Unless there was a strong emotional reason to keep Steve’s stock, they could have made a compelling case to reallocate everything.
Again, the family isn’t going to lose a lot of sleep. The back of my envelope says they might have given up as much as $5 billion in appreciation switching out of Apple and Disney into an S&P 500 fund.
That’s practically paper money for them at this point. They should still have at least $17 billion in the account.
The dividends line up relatively well to provide income. It’s only the direction the fees move and the principle of the thing that change.

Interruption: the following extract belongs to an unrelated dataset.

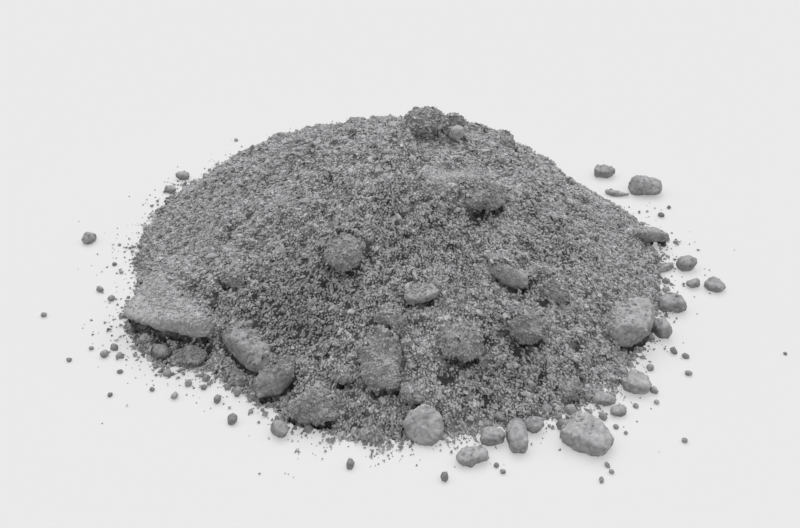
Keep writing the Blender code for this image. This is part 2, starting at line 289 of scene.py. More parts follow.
def add_up(tree, start, parts):
    """The sum of a start value and weighted sockets."""
    total = start
    for socket, weight in parts:
        step = add_node(tree, "ShaderNodeMath", operation="MULTIPLY_ADD")
        tree.links.new(socket, step.inputs[0])
        step.inputs[1].default_value = weight
        if isinstance(total, bpy.types.NodeSocket):
            tree.links.new(total, step.inputs[2])
        else:
            step.inputs[2].default_value = total
        total = step.outputs["Value"]
    return total


def tinted(grey, tint):
    return (grey * tint[0], grey * tint[1], grey * tint[2], 1)


def mineral_textures(tree):
    """The textures of a mineral, from broad patches to fine grains."""
    place = add_node(tree, "ShaderNodeTexCoord").outputs["Object"]

    def texture(kind, scale, **more):
        return add_node(tree, kind, {"Vector": place, "Scale": scale, **more}).outputs

    broad = texture("ShaderNodeTexNoise", BROAD_PATCHES, Detail=2)
    patch = texture("ShaderNodeTexNoise", SMALL_PATCHES, Detail=3)
    speck = texture("ShaderNodeTexVoronoi", SPECKS)
    fine = texture("ShaderNodeTexNoise", FINE_GRAINS, Detail=2)
    return broad, patch, speck, fine


def mineral(name, dark, light, grain=0.0, dust=0.0, tone=0.0, bump=0.6, shift=0.0):
    """Matt grey mineral, from broad patches down to specks and fine bumps.

    dark and light are the ends of its grey, and shift moves its usual grey from halfway between
    them. grain says how strongly its 1 mm specks differ, dust how much lighter its upward faces
    are, and tone how much each grain's own shade counts.
    """
    material = bpy.data.materials.new(name)
    material.use_nodes = True
    tree = material.node_tree
    shader = tree.nodes["Principled BSDF"]
    shader.inputs["Roughness"].default_value = ROUGHNESS
    shader.inputs["Specular IOR Level"].default_value = GLOSS
    broad, patch, speck, fine = mineral_textures(tree)
    facing = add_node(tree, "ShaderNodeNewGeometry").outputs["Normal"]
    upward = add_node(tree, "ShaderNodeSeparateXYZ", {"Vector": facing}).outputs["Z"]
    own = add_node(tree, "ShaderNodeAttribute", attribute_name="tone").outputs["Fac"]
    parts = [
        (broad["Fac"], 0.3),
        (patch["Fac"], 0.4),
        (speck["Color"], grain),
        (fine["Fac"], 0.4),
        (upward, dust),
        (own, tone),
    ]
    middle = 0.5 + shift - 0.5 * sum(weight for _, weight in parts)
    grey = add_node(tree, "ShaderNodeMix", {"Factor": add_up(tree, middle, parts)}, data_type="RGBA")
    grey.inputs[6].default_value = tinted(dark, DARK_TINT)
    grey.inputs[7].default_value = tinted(light, LIGHT_TINT)
    tree.links.new(grey.outputs[2], shader.inputs["Base Color"])
    height = add_up(tree, 0, [(speck["Distance"], -0.5), (fine["Fac"], 0.7)])
    relief = add_node(
        tree, "ShaderNodeBump", {"Height": height, "Strength": bump, "Distance": BUMP_HEIGHT})
    tree.links.new(relief.outputs["Normal"], shader.inputs["Normal"])
    return material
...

Looking toward the next generation
And it’s the future that counts now. While it’s interesting to speculate about a scenario where Laurene fought for control of either company, she never showed much interest.
Steve stayed on the Disney board to vote his agenda and maintain a link back to Apple. He was the sign of the companies’ alliance.
But Laurene never went to board meetings. And now that Disney CEO Bob Iger has resigned from the Apple board, the stage is set for the two companies to compete.
The alliance is over. It makes sense for the Jobs heirs to distance themselves from Disney if the future pits it against Apple.
And without Steve’s guiding hand on Apple, they don’t really have an emotional bond to that company either. It’s Tim Cook’s company now.
The Jobs heirs are all about building their own legacies now. Laurene is very interested in education and community outreach. Her $4 billion foundation has been liquidating its Disney stock at breakneck speed.
She’s evidently clearing the decks to make room for the next act.
Goldman Sachs handles the portfolio over there. The money is moving into safe, secure and perpetual corporate bonds Goldman picked out.
Again, proprietary strategies to make the professionals happy. I don’t know if Steve ever needed a financial planner to do anything more than reinvest his Disney dividends or set up the trust in the first place.
His heirs have attracted planners and private bankers, all the apparatus of modern wealth. They probably make great clients now.
What’s remarkable a decade on is how small these numbers seem. While the Jobs trusts might account for half of BMO’s reported $41 billion in AUM, it’s almost nothing compared to what Jeff Bezos or Mark Zuckerberg are worth today.
The House of Jobs is unlikely to earn many more billions. The money is moving into bonds and other slow growth / low risk instruments. They’re living on income now.
It happens. But it’s hard to ask for anything more, short of immortality.